As the Denver Post editorialized, this type of information-sharing poses the potential "for great mischief, possibly destroying the reputations of innocent people who have committed no crime." The mere fact that some law enforcement officer "doesn't like people who hold unpopular views is insufficient grounds to label them 'terrorists,' even in post-9/11 America."

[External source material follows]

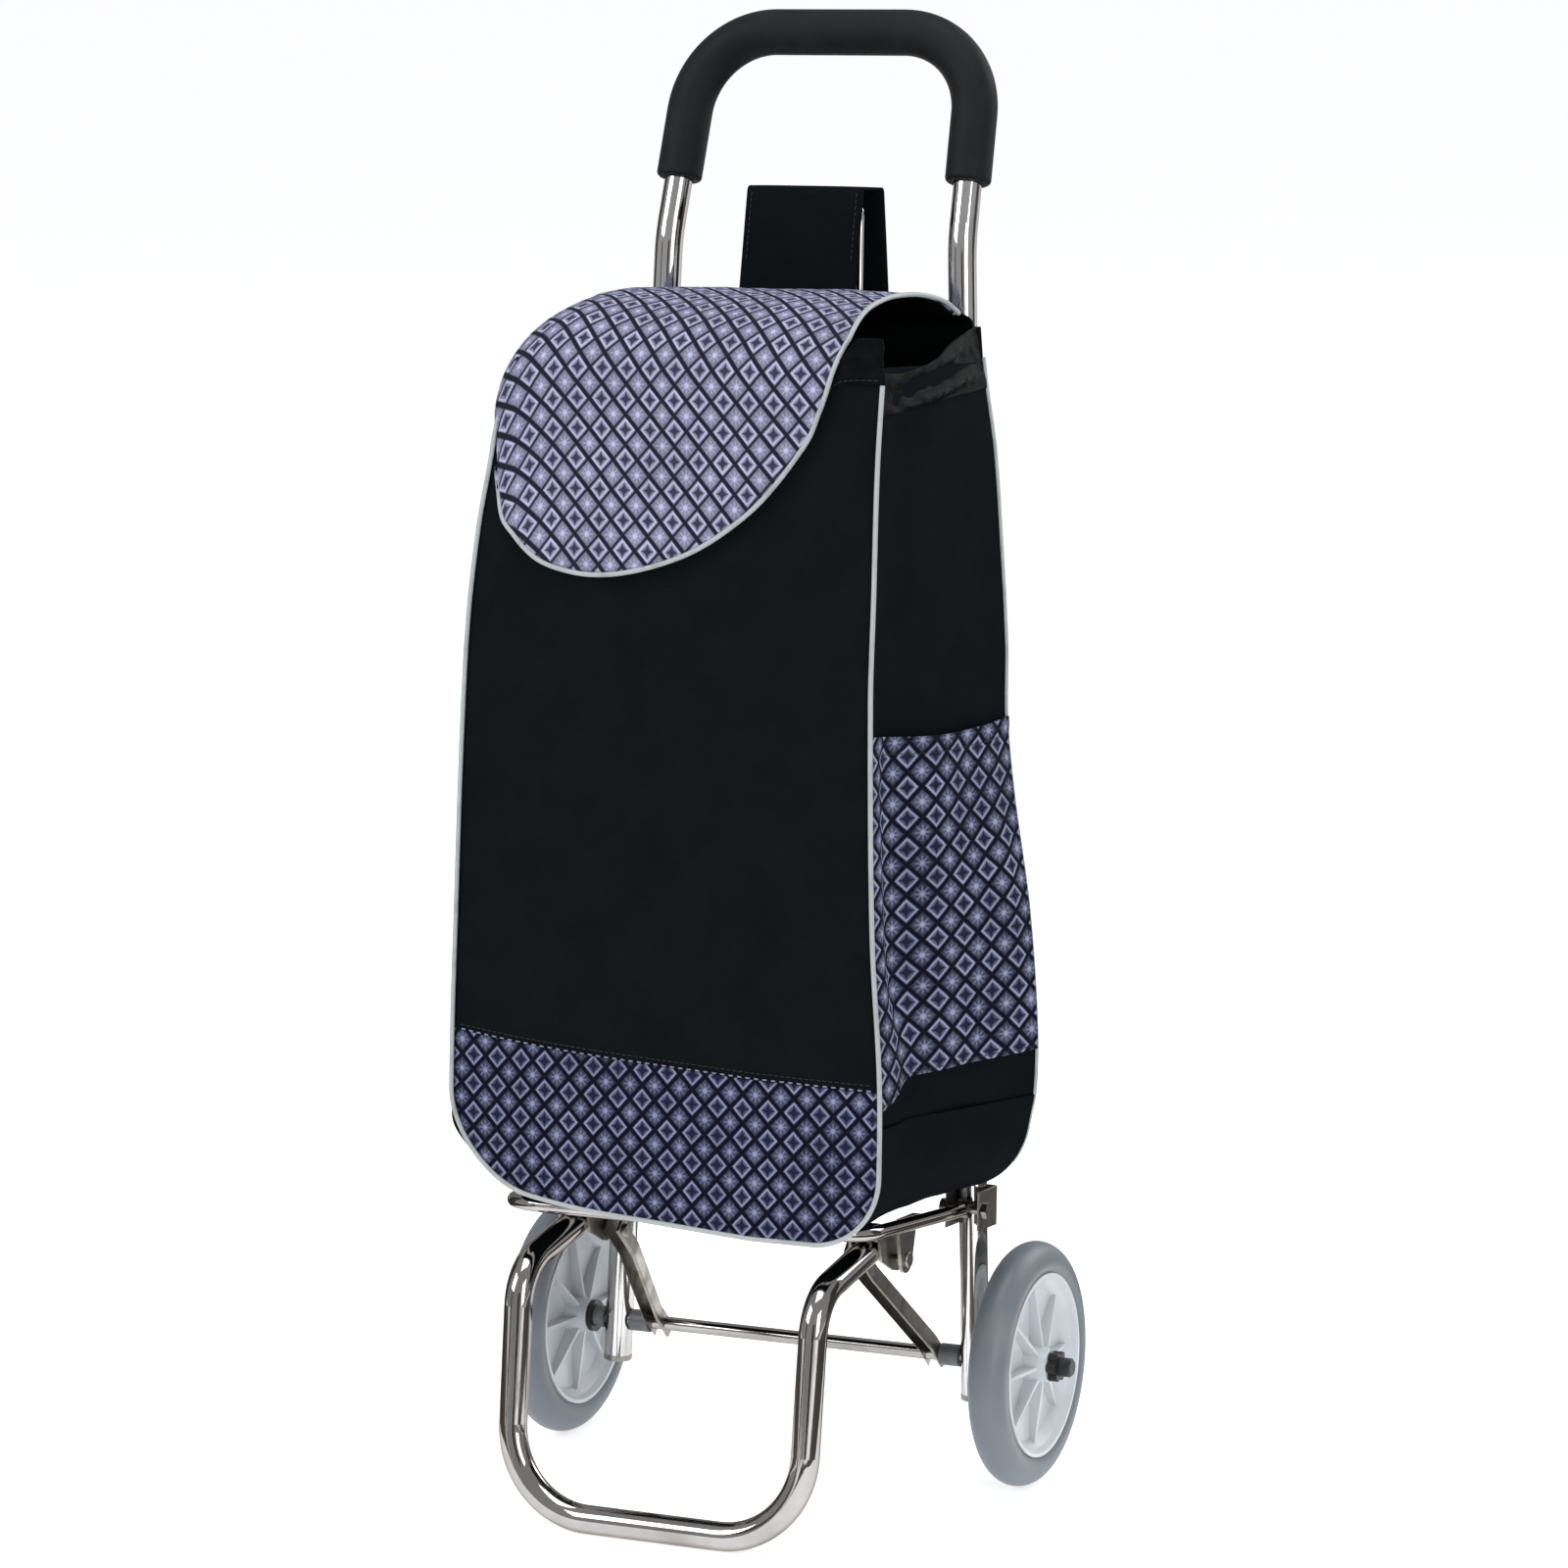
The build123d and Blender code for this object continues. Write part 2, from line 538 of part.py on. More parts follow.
# floor, with its rounded lower corners; it widens towards the back
with BuildPart() as bag_base:
    for v, column in ((INNER_FRONT, AT_FRONT), (INNER_BACK, AT_BACK)):
        seam_w, half = SIDES[0][0], SIDES[0][column]
        inner, inner_r = half - CLOTH, FLOOR_R - CLOTH
        with BuildSketch(facing_y(v)):
            with BuildLine():
                Line((-half, seam_w), (-half, BAG_LOW + FLOOR_R))
                RadiusArc((-half, BAG_LOW + FLOOR_R), (-half + FLOOR_R, BAG_LOW), -FLOOR_R)
                Line((-half + FLOOR_R, BAG_LOW), (half - FLOOR_R, BAG_LOW))
                RadiusArc((half - FLOOR_R, BAG_LOW), (half, BAG_LOW + FLOOR_R), -FLOOR_R)
                Polyline((half, BAG_LOW + FLOOR_R), (half, seam_w), (inner, seam_w), (inner, BAG_LOW + FLOOR_R))
                RadiusArc((inner, BAG_LOW + FLOOR_R), (inner - inner_r, BAG_LOW + CLOTH), inner_r)
                Line((inner - inner_r, BAG_LOW + CLOTH), (-inner + inner_r, BAG_LOW + CLOTH))
                RadiusArc((-inner + inner_r, BAG_LOW + CLOTH), (-inner, BAG_LOW + FLOOR_R), inner_r)
                Polyline((-inner, BAG_LOW + FLOOR_R), (-inner, seam_w), (-half, seam_w))
            make_face()
    loft(ruled=True)
save(bag_base.part, "bag_base")

# patterned pockets on both sides: sewn at the bottom and both edges, open at the top
POCKET_T = 1.5
for side, name in ((-1, "left"), (1, "right")):
    with BuildPart() as pocket:
        for w, gap in ((POCKET_LOW, 0.0), (POCKET_LOW + 30, POCKET_GAP), (330.0, POCKET_GAP),
                       (POCKET_TOP, POCKET_GAP)):
            depths = ((-190.0, 0.0), (-160.0, gap), (-45.0, gap), (-18.0, 0.0))
            inner = [(side * (side_half(v, w) + 0.9 + g), v) for v, g in depths]
            outer = [(side * (side_half(v, w) + 0.9 + g + POCKET_T), v) for v, g in reversed(depths)]
            with BuildSketch(facing_w(w)):
                with BuildLine():
                    Polyline(*inner, *outer, inner[0])
                make_face()
        loft(ruled=True)
    save(pocket.part, f"side_pocket_{name}")

# thin collar over the side panels and the strip that carries the lid
collar_parts = []
for side in (-1, 1):
    top_front, top_back = side_half(INNER_FRONT, 671.0), side_half(INNER_BACK, 671.0)
    a, b = at(side * top_front, INNER_FRONT, FRONT_TOP), at(side * top_back, INNER_BACK, FRONT_TOP)
    run = b - a
    wall = Plane(origin=a, x_dir=run, z_dir=run.cross(at(0, 0, 1) - at(0, 0, 0)) * side)
    with BuildPart() as collar_side:
        with BuildSketch(wall):
            with BuildLine():
                Polyline((2, 0), (run.length - 0.5, 0), (run.length - 0.5, 21 * side),
                         (run.length * 0.5, 13 * side), (2, 4 * side), (2, 0))
            make_face()
        extrude(amount=-1.5)
    collar_parts.append(collar_side.part)
with BuildPart() as lid_strip:
    with BuildSketch(facing_x(-122.0)):
        with BuildLine():
            Polyline((BAG_BACK - 2.3, BACK_TOP), (BAG_BACK - 0.3, BACK_TOP),
                     (BAG_BACK - 3.0, BACK_TOP + 3.5), (LID_HINGE_V + 1.5, LID_HINGE_W - 0.2),
                     (LID_HINGE_V + 1.5, LID_HINGE_W - 1.8), (BAG_BACK - 2.3, BACK_TOP))
        make_face()
    extrude(amount=244.0)
collar_parts.append(lid_strip.part)
save(group(collar_parts), "bag_collar")

# piping along the edges of the front panel and up both edges of the back panel
pipe_v = BAG_FRONT - PIPE_R
edge = [(row[AT_FRONT] - PIPE_R, row[0]) for row in reversed(SIDES[1:])]
corner = [(SIDES[0][AT_FRONT] - PIPE_R, PANEL_LOW + PIPE_R)]
loop_points = [at(x, pipe_v, w) for x, w in edge + corner] + \
    [at(-x, pipe_v, w) for x, w in corner + edge[::-1]]
loop_radii = [400.0] * 4 + [CORNER_R - PIPE_R] * 2 + [400.0] * 4
save(swept(rounded_path(loop_points, loop_radii), PIPE_R), "front_piping")

rods = []
for side in (-1, 1):
    pts = [at(side * (row[AT_BACK] - PIPE_R), BAG_BACK + PIPE_R, row[0]) for row in SIDES]
    rods.append(swept(rounded_path(pts, [200.0] * 4), PIPE_R))
save(group(rods), "back_piping")

# wide hanging loop around the crossbar and over the hoop
LOOP_HALF, LOOP_T = 42.5, 2.0
with BuildPart() as hanging_loop:
    with BuildSketch(facing_x(-LOOP_HALF)):
        with BuildLine():
            Polyline((-10.0, 695.5), (-26.5, 713.0), (-15.5, 784.5), (19.0, 784.5), (30.0, 713.0),
                     (12.0, 695.5), (-10.0, 695.5))
        make_face()
        fillet(vertices(), 4.0)
        offset(amount=-LOOP_T, mode=Mode.SUBTRACT)
    extrude(amount=2 * LOOP_HALF)
save(hanging_loop.part, "hanging_loop")

# ---------------------------------------------------------------- zip on the back panel
ZIP_X, ZIP_LOW, ZIP_TOP = 139.0, 300.0, 488.0
with BuildPart() as zip_tape:
    with BuildSketch(facing_y(BAG_BACK)):
        with Locations((-ZIP_X, (ZIP_LOW + ZIP_TOP) / 2)):
            Rectangle(11.0, ZIP_TOP - ZIP_LOW)
    extrude(amount=0.8)
save(zip_tape.part, "zip_tape")
with BuildPart() as zip_slider:
    with BuildSketch(facing_y(BAG_BACK + 1.0)):
        with Locations((-ZIP_X, ZIP_TOP - 8)):
            RectangleRounded(8.0, 11.0, 2.0)
    extrude(amount=3.2)
save(zip_slider.part, "zip_slider")
with BuildPart() as zip_pull:
    with BuildSketch(facing_y(BAG_BACK + 4.3)):
        with Locations((-ZIP_X, ZIP_TOP - 17)):
            RectangleRounded(5.0, 22.0, 2.0)
    extrude(amount=1.4)
save(zip_pull.part, "zip_pull")

# ---------------------------------------------------------------- lid
LID_T = 2.5
LID_OUT = -207.5          # front face of the hanging tongue
lid_side = [(LID_HINGE_V, LID_HINGE_W), (-50.0, 712.0), (-90.0, 715.0), (-150.0, 707.0),
            (-190.0, 692.0), (LID_OUT, 678.0)]
with BuildPart() as lid_flap:
    with BuildSketch(facing_x(-150.0)):
        with BuildLine():
            Polyline(*lid_side, (LID_OUT, 655.0), (LID_OUT + LID_T, 655.0),
                     (LID_OUT + LID_T, 676.5), *[(v, w - LID_T) for v, w in reversed(lid_side[:-1])],
                     lid_side[0])
        make_face()
    extrude(amount=300.0)
    with BuildSketch(facing_w(600.0)):
        with BuildLine():
            Polyline((-124.0, 0), (-124.0, LID_HINGE_V), (-138.0, -110.0), (-138.0, -215.0),
                     (112.0, -215.0), (106.0, -170.0), (104.0, -120.0), (120.0, LID_HINGE_V),
                     (120.0, 0), (-124.0, 0))
        make_face()
    extrude(amount=150.0, mode=Mode.INTERSECT)
    with BuildSketch(facing_y(LID_OUT)):
        with BuildLine():
            Line((138.0, 655.0), (-112.0, 655.0))
            ThreePointArc((-112.0, 655.0), (-52.0, 578.0), (46.0, 533.0))
            ThreePointArc((46.0, 533.0), (115.0, 572.0), (138.0, 655.0))
        make_face()
    extrude(amount=LID_T)
save(lid_flap.part, "lid_flap")


def smooth_path(points):
    """Wire through the points with the largest even tangent arcs their runs allow."""
    radii = []
    for a, b, c in zip(points, points[1:], points[2:]):
        half = math.radians((a - b).get_angle(c - b)) / 2
        radii.append(0.4 * min((a - b).length, (c - b).length) * math.tan(half))
    return rounded_path(points, radii)


def beside_arc(first, mid, last, count, out):
    """Points along the arc through three points, moved away from its centre."""
    arc = ThreePointArc(first, mid, last)
    spots = [arc @ (k / count) for k in range(count + 1)]
    return [spot + (spot - arc.arc_center).normalized() * out for spot in spots]


edge_v = LID_OUT + LID_T / 2 - 0.5
lift = PIPE_R + 0.15
mid_w = {v: w - LID_T / 2 for v, w in lid_side}
left_edge = [at(-124.5 - lift, -36.0, 703.5), at(-129.0 - lift, -60.0, 711.5),
             at(-138.0 - lift, -112.0, 710.8), at(-138.0 - lift, -150.0, mid_w[-150.0]),
             at(-138.0 - lift, -188.0, 691.5), at(-138.0 - lift, edge_v, 672.0)]
right_edge = [at(120.0 + lift, -36.0, 703.5), at(113.5 + lift, -70.0, 712.0),
              at(104.3 + lift, -120.0, 710.0), at(106.5 + lift, -165.0, 701.0),
              at(110.5 + lift, -196.0, 687.5), at(112.0 + lift, edge_v, 672.0)]
left_arc = beside_arc((-138.0, 655.0), (-115.0, 572.0), (-46.0, 533.0), 4, lift)
right_arc = beside_arc((-46.0, 533.0), (52.0, 578.0), (112.0, 655.0), 5, lift)
tongue = [at(spot.X, edge_v, spot.Y) for spot in left_arc + right_arc[1:]]
with BuildPart() as lid_piping:
    add(swept(smooth_path(left_edge + tongue + right_edge[::-1]), PIPE_R))
    add(lid_flap.part, mode=Mode.SUBTRACT)
save(lid_piping.part.solids().sort_by(SortBy.VOLUME)[-1], "lid_piping")
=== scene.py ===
import json
import math

import bpy
from mathutils import Matrix, Vector, noise


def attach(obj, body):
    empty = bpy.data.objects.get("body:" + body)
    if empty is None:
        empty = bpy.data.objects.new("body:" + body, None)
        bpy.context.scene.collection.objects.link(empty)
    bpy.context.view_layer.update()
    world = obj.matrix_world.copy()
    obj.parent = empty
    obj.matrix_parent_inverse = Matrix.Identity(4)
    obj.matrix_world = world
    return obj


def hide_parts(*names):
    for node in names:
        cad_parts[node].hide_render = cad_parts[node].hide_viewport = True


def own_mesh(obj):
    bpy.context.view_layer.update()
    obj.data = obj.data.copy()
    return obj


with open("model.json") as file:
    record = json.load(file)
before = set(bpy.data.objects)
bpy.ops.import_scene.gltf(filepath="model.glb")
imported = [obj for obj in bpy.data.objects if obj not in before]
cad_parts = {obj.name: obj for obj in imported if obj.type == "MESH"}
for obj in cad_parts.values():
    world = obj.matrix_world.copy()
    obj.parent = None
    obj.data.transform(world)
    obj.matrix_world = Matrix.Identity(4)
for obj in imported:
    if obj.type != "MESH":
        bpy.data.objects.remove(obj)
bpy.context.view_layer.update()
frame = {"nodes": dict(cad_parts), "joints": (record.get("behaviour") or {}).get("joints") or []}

# ---------------------------------------------------------------- the leaning frame
MM = 0.001
LEAN = math.radians(3.7)
SIN, COS = math.sin(LEAN), math.cos(LEAN)
AXLE = next(Vector(j["pos_m"]) for j in frame["joints"] if j["name"] == "wheel_left_spin")


def at(x, v, w):
    """World point, in metres, from millimetres across, back and up the leaning uprights."""
    return Vector((x * MM, AXLE.y + (v * COS + w * SIN) * MM, AXLE.z + (w * COS - v * SIN) * MM))


def shift(x, v, w):
    """Move, in metres, of so many millimetres across, back and up the uprights."""
    return at(x, v, w) - at(0, 0, 0)


FORWARDS = shift(0, -1, 0).normalized()


# ---------------------------------------------------------------- camera, light and floor
def make_camera():
    """The photograph's view, with no lens shift."""
    place = (1.586, AXLE.y - 3.4043, 1.0863)
    yaw, pitch, roll = math.radians(25.032), math.radians(9.366), math.radians(-0.6)
    ahead = Vector((-math.sin(yaw) * math.cos(pitch), math.cos(yaw) * math.cos(pitch), -math.sin(pitch)))
    right = Vector((math.cos(yaw), math.sin(yaw), 0))
    up = right.cross(ahead)
    turned_right = right * math.cos(roll) + up * math.sin(roll)
    turned_up = up * math.cos(roll) - right * math.sin(roll)
    camera = bpy.data.objects.new("camera", bpy.data.cameras.new("camera"))
    bpy.context.scene.collection.objects.link(camera)
    axes = Matrix((turned_right, turned_up, -ahead)).transposed()
    camera.matrix_world = Matrix.Translation(place) @ axes.to_4x4()
    camera.data.lens = 129.645
    camera.data.sensor_width = 36.0
    camera.data.clip_end = 200.0
    bpy.context.scene.camera = camera


def make_light(name, place, target, size, power):
    data = bpy.data.lights.new(name, "AREA")
    data.shape = "RECTANGLE"
    data.size, data.size_y = size
    data.energy = power
    light = bpy.data.objects.new(name, data)
    light.location = place
    light.rotation_euler = (Vector(target) - Vector(place)).to_track_quat("-Z", "Y").to_euler()
    bpy.context.scene.collection.objects.link(light)


def make_quad(name, corners, paint):
    mesh = bpy.data.meshes.new(name)
    mesh.from_pydata(corners, [], [(0, 1, 2, 3)])
    made = bpy.data.objects.new(name, mesh)
    made.data.materials.append(paint)
    bpy.context.scene.collection.objects.link(made)
    return made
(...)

Meanwhile, as part of the post-9/11 "war on terrorism," the U.S. government held hundreds of Arab and Muslim immigrants without criminal charges. The main precedent for this kind of roundup is President Franklin D. Roosevelt's decision to intern more than 100,000 Japanese Americans during World War II. A key committee that would exercise direct oversight on profile-based incarcerations and government spying is the Judiciary Subcommittee on Crime, Terrorism and Homeland Security. In a February radio interview, its chair, Rep. Howard Coble (R-NC), said he approved of Roosevelt's decision, explaining that the Japanese were interned for their own protection. "We were at war," he said. "We were under attack by a sovereign nation. We were not a multicultural society."

The horrific attacks of Sept. 11, 2001, demonstrated that terrorism is a real and urgent problem. But government surveillance and detention programs may erode civil liberties without stopping criminal violence. Spying on lawful political activity probably won't even find potential terrorists, says civil liberties lawyer Jethro Eisenstein. "Everything we know about how al Qaeda operates is it's below the radar."